Meet the Real Varmint County
Truth IS Stranger than Fiction
Boomer Winfrey
It seems like only yesterday, but it’s been over two decades since I first began sharing tales from Varmint County with the readers of the Slippery Rock Gazette.
The first editor of the Gazette, Benita O’Dell, had worked for me as a reporter for a small weekly newspaper and called me up one day to see if I would contribute a column to add a little variety to the trade news and advertising in the Slippery Rock.
I submitted a piece talking about some of the colorful characters I had encountered in two decades of small town journalism, but Benita decided some of the descriptions were a bit too colorful. She changed all the real names I had used to fictitious names such as “Judge Hugh Jass” and Sheriff “Smoky T. Bandit.”
I decided to just go with the flow, invented colorful explanations for how these characters came by their unusual monikers and decided, since the names were all fiction, why not the stories?

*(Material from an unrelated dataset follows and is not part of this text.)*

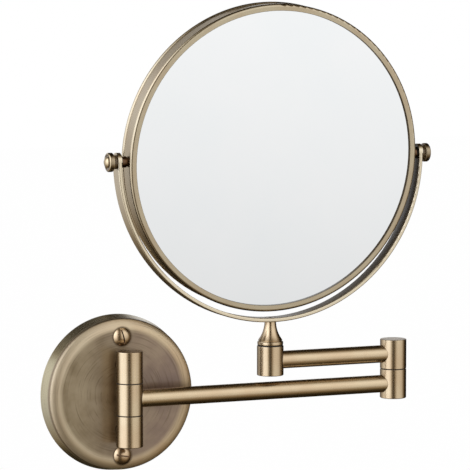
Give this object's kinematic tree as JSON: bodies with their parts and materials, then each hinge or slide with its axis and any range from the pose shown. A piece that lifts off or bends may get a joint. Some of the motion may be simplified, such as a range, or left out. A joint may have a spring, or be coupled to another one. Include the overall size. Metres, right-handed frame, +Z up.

That wasn’t hard to do. Since truth can often be stranger than fiction, I had plenty of good material at my fingertips, just needing a little stretching of the truth to spin a good yarn. In the next couple of months, I will give Gazette readers a look at the real Varmint County and some of the colorful characters and strange goings-on that inspired my tales.
First, there really is a place called Varmint County. It is a local nickname for an isolated, lawless area up in the mountains where Campbell and Claiborne counties, Tennessee and Bell County, Kentucky meet. Law enforcement has always considered the region no-man’s land since you can never be sure exactly where one sheriff’s responsibility ends and another begins.
The old Claiborne Co. Jail |
As a result, Varmint County has long been a haven for moonshiners and more recently, pot growers. One large marijuana patch was discovered by a highway patrol helicopter a few years back, planted on an old roadbed that straddled the Tennessee-Kentucky state line. It took ’em two weeks to figure out which state had the authority to seize the contraband plants.
Smack in the middle of Varmint County is the one vestige of civilization – the old mining and logging camp of Primroy. Once a bustling community, Primroy today consists of a handful of scattered homesteads, liberally festooned with “Keep Out” and “Trespassers will be shot” signs. A natural choice for the fictional Varmint County’s main town.
There are other Varmint County icons that are borrowed from reality. The infamous Dead Rat Tavern? It really existed over in Fentress County, Tennessee. The place wasn’t nearly as colorful as the name, being a pretty traditional watering hole owned by a fellow who belonged to a community organization that was working to regulate the strip mining of coal, called Save Our Cumberland Mountains (SOCM).
He offered the back room of the tavern for local SOCM chapter meetings, causing no lack of soul searching among some of the more church-going members of the group before they could bring themselves to enter the building.
No small number of the fictional tales I have shared with readers over the years likewise had their roots in truth. An example would be the story of loopy Vietnam vet Cooter McBean.
Back in the 1980s, a Campbell County realtor named Paul Fields decided to create an upscale residential development on Norris Lake, complete with golf course, private airstrip, rental condos, a marina and of course, private lots for sale for upscale vacation homes.
When he surveyed his newly acquired real estate, Paul was inspired by the amount of wildlife he saw on the property, including numerous whitetail deer. He named the development Deerfield Resorts and commenced to break ground for all the improvements and roads. Only problem was, all that construction chased away the deer and other wildlife.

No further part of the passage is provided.